- **WORK TO BE COMPLETED**
Beginning with the first line of the data below, extract each line up to and including the one containing "---------- battery bay". Copy them exactly and add nothing.
————
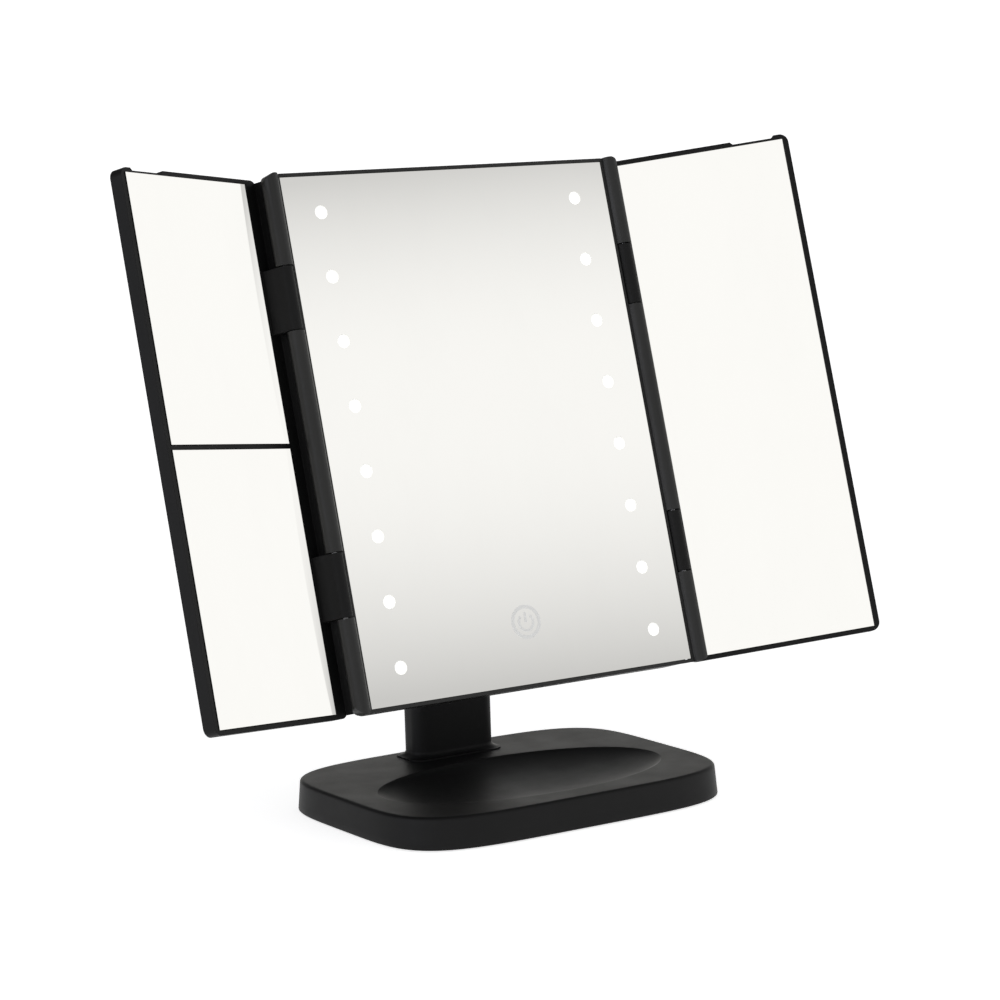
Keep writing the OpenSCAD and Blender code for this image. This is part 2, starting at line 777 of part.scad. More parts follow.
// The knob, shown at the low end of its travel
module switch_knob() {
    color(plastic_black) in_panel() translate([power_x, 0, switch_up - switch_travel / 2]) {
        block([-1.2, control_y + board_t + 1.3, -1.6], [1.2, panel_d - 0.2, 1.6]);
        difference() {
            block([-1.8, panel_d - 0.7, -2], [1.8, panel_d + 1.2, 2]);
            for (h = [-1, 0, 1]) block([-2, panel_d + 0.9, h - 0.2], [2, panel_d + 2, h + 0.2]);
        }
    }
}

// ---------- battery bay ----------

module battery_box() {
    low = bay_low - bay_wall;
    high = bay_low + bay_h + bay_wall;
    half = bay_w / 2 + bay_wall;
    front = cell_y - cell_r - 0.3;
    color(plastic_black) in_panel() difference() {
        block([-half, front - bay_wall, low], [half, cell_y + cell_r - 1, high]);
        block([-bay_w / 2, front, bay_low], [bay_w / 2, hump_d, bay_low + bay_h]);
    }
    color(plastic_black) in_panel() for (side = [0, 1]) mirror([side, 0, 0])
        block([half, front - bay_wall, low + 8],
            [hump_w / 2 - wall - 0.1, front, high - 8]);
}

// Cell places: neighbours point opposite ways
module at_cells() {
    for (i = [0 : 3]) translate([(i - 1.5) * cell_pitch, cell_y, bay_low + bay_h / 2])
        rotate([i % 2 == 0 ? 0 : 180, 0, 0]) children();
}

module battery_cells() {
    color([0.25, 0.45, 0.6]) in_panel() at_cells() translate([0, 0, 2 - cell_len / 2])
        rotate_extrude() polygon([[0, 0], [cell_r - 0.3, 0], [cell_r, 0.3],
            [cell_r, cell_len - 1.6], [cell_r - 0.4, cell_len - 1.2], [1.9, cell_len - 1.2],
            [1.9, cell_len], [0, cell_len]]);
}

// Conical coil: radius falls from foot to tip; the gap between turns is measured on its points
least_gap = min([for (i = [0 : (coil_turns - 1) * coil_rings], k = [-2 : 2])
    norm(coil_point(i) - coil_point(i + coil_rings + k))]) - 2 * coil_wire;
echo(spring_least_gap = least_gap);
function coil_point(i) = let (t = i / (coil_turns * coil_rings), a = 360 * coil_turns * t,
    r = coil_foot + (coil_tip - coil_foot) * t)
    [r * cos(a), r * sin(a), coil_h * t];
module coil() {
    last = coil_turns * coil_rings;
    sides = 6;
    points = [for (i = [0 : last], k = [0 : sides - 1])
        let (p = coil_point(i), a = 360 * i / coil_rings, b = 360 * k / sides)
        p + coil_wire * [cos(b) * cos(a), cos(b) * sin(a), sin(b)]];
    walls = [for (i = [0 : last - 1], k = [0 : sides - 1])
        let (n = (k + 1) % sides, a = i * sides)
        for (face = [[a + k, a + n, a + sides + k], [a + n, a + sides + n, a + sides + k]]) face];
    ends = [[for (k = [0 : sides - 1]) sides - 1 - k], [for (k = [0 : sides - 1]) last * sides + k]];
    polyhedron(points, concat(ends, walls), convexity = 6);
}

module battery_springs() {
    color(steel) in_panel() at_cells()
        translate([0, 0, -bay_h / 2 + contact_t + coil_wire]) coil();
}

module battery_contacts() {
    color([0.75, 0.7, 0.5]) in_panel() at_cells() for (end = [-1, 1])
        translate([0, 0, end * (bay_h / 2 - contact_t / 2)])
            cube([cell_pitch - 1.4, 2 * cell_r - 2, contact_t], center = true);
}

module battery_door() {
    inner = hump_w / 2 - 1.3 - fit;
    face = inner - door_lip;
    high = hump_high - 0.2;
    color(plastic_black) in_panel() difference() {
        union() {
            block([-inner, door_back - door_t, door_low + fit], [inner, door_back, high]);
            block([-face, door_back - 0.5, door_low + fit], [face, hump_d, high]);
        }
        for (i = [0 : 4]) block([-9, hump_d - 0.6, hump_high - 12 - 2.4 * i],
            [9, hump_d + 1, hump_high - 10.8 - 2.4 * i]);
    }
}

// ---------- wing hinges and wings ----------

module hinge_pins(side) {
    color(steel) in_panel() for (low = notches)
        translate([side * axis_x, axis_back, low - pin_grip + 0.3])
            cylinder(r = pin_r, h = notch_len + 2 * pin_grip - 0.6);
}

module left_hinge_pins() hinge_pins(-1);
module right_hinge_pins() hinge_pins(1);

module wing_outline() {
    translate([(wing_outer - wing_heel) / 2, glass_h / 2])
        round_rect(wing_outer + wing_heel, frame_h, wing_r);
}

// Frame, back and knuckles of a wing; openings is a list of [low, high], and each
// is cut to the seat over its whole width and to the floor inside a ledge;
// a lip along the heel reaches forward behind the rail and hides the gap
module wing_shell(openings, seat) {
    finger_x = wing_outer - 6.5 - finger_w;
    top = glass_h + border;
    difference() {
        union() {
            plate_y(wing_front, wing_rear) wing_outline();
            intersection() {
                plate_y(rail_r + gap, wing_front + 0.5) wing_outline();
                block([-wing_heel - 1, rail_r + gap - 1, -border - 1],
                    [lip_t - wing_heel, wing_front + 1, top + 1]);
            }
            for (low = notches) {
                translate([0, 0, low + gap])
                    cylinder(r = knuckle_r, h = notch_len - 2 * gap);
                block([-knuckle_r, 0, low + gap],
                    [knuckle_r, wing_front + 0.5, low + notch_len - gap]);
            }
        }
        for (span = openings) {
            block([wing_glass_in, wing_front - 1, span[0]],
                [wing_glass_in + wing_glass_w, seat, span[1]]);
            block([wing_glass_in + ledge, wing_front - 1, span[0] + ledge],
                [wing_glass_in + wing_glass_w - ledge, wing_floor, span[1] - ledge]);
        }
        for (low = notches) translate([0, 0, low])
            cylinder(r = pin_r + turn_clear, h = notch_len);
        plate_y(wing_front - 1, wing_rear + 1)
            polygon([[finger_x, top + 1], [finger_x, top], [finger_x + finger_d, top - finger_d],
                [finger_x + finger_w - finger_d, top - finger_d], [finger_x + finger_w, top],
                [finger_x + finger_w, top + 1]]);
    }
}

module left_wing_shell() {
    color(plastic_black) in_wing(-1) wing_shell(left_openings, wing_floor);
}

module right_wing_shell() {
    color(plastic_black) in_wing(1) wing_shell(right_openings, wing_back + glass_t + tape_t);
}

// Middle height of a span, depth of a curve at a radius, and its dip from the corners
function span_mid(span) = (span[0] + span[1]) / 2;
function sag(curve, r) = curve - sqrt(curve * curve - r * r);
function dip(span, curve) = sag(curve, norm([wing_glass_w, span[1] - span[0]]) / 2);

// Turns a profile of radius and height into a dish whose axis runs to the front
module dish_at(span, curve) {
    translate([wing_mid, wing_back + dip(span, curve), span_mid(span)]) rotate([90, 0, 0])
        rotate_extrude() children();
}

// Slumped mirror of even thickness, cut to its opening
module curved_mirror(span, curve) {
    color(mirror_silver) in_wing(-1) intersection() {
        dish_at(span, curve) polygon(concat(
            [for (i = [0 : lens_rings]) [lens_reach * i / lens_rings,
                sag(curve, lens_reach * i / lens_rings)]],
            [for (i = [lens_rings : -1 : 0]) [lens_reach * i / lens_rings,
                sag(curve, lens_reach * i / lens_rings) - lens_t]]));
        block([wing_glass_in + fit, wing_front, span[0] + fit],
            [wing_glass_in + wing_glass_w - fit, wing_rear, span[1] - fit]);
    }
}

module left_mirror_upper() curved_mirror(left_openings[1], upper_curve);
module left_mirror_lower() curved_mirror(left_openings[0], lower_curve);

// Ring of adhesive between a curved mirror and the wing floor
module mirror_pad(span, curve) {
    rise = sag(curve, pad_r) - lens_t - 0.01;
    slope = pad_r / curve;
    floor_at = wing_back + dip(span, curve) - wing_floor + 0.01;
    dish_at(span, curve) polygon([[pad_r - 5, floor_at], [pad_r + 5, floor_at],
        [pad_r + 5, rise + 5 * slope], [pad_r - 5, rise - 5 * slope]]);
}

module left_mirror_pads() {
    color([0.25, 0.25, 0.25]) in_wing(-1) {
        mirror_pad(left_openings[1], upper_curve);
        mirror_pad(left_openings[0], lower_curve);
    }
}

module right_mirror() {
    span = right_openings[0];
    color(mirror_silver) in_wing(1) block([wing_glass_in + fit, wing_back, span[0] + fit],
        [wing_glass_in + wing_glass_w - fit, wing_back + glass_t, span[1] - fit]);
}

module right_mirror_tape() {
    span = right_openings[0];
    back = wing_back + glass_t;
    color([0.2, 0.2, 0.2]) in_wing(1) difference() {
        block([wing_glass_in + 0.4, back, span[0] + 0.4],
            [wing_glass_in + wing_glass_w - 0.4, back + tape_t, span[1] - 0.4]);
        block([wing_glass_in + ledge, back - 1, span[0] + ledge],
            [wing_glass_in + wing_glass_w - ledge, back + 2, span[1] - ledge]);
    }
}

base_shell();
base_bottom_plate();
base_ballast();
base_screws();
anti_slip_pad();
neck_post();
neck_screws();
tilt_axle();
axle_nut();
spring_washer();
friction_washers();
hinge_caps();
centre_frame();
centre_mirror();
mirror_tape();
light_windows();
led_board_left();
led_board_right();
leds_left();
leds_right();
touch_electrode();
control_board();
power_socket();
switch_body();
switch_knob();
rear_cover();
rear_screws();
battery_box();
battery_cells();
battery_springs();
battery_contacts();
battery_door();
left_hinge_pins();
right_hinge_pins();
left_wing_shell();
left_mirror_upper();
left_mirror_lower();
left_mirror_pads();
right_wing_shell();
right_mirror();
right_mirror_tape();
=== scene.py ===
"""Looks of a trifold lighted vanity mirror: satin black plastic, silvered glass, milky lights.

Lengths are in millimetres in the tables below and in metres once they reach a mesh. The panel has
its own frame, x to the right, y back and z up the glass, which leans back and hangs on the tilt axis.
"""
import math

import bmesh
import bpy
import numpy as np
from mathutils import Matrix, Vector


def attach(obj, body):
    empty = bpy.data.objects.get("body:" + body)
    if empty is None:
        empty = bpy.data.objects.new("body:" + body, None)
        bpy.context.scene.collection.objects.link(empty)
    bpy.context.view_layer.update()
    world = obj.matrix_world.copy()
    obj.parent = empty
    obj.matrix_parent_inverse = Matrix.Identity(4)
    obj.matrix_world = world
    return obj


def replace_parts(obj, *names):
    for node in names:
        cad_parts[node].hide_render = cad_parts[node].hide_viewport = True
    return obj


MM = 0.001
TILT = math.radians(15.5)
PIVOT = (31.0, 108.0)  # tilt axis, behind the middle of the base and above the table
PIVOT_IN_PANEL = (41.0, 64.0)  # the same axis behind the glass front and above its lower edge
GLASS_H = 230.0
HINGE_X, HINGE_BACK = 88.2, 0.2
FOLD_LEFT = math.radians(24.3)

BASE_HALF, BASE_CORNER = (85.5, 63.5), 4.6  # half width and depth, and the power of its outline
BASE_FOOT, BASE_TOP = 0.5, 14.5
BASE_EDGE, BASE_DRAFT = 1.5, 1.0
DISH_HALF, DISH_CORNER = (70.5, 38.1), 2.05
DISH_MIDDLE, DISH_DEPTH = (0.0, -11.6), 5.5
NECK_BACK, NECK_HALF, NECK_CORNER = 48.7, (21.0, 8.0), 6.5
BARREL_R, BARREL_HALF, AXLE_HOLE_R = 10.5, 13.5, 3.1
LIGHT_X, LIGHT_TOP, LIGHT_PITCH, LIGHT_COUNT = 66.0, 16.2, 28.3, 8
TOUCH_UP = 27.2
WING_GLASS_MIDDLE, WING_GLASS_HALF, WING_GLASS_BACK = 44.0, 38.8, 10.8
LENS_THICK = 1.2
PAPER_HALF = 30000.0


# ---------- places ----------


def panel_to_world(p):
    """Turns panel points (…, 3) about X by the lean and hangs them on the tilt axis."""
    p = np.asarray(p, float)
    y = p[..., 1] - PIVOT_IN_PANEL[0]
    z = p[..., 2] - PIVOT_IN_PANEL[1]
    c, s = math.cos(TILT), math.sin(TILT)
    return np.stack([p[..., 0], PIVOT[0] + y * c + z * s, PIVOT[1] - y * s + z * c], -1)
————
- **COMPLETE OUTPUT**
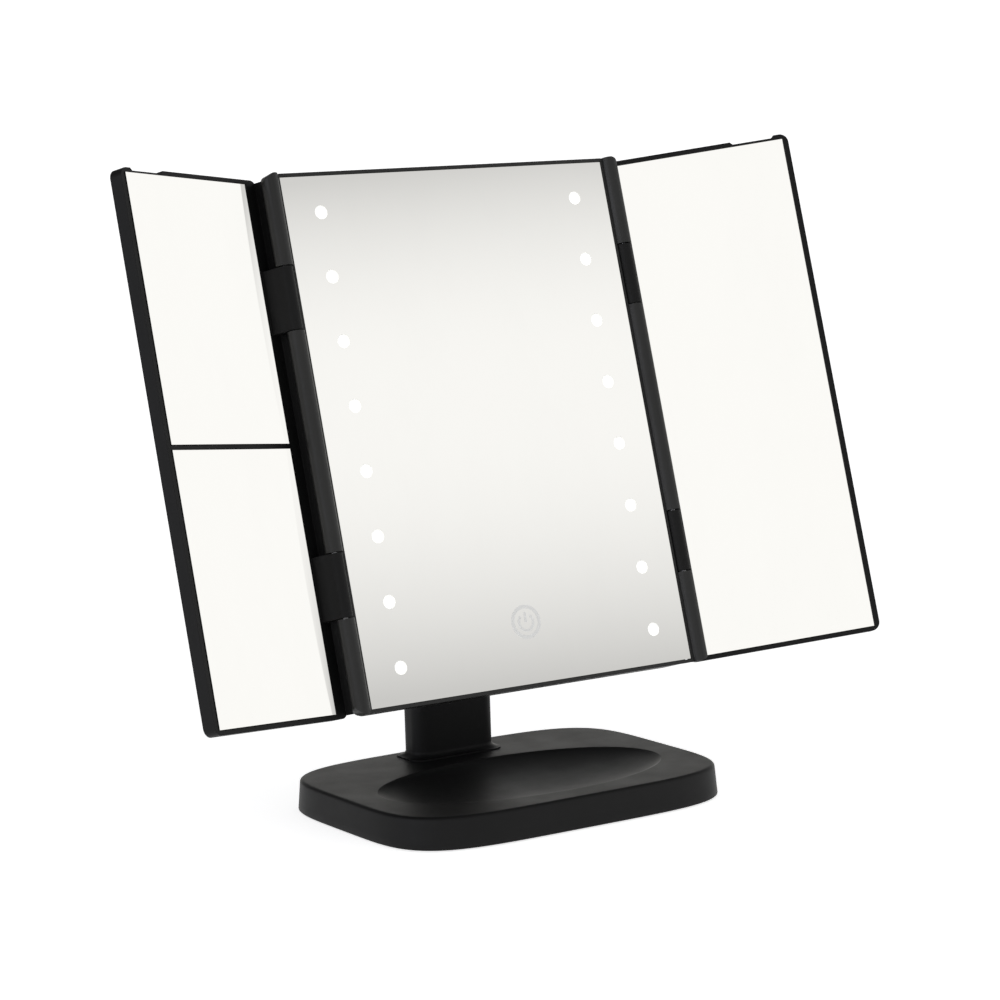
Keep writing the OpenSCAD and Blender code for this image. This is part 2, starting at line 777 of part.scad. More parts follow.
// The knob, shown at the low end of its travel
module switch_knob() {
    color(plastic_black) in_panel() translate([power_x, 0, switch_up - switch_travel / 2]) {
        block([-1.2, control_y + board_t + 1.3, -1.6], [1.2, panel_d - 0.2, 1.6]);
        difference() {
            block([-1.8, panel_d - 0.7, -2], [1.8, panel_d + 1.2, 2]);
            for (h = [-1, 0, 1]) block([-2, panel_d + 0.9, h - 0.2], [2, panel_d + 2, h + 0.2]);
        }
    }
}

// ---------- battery bay ----------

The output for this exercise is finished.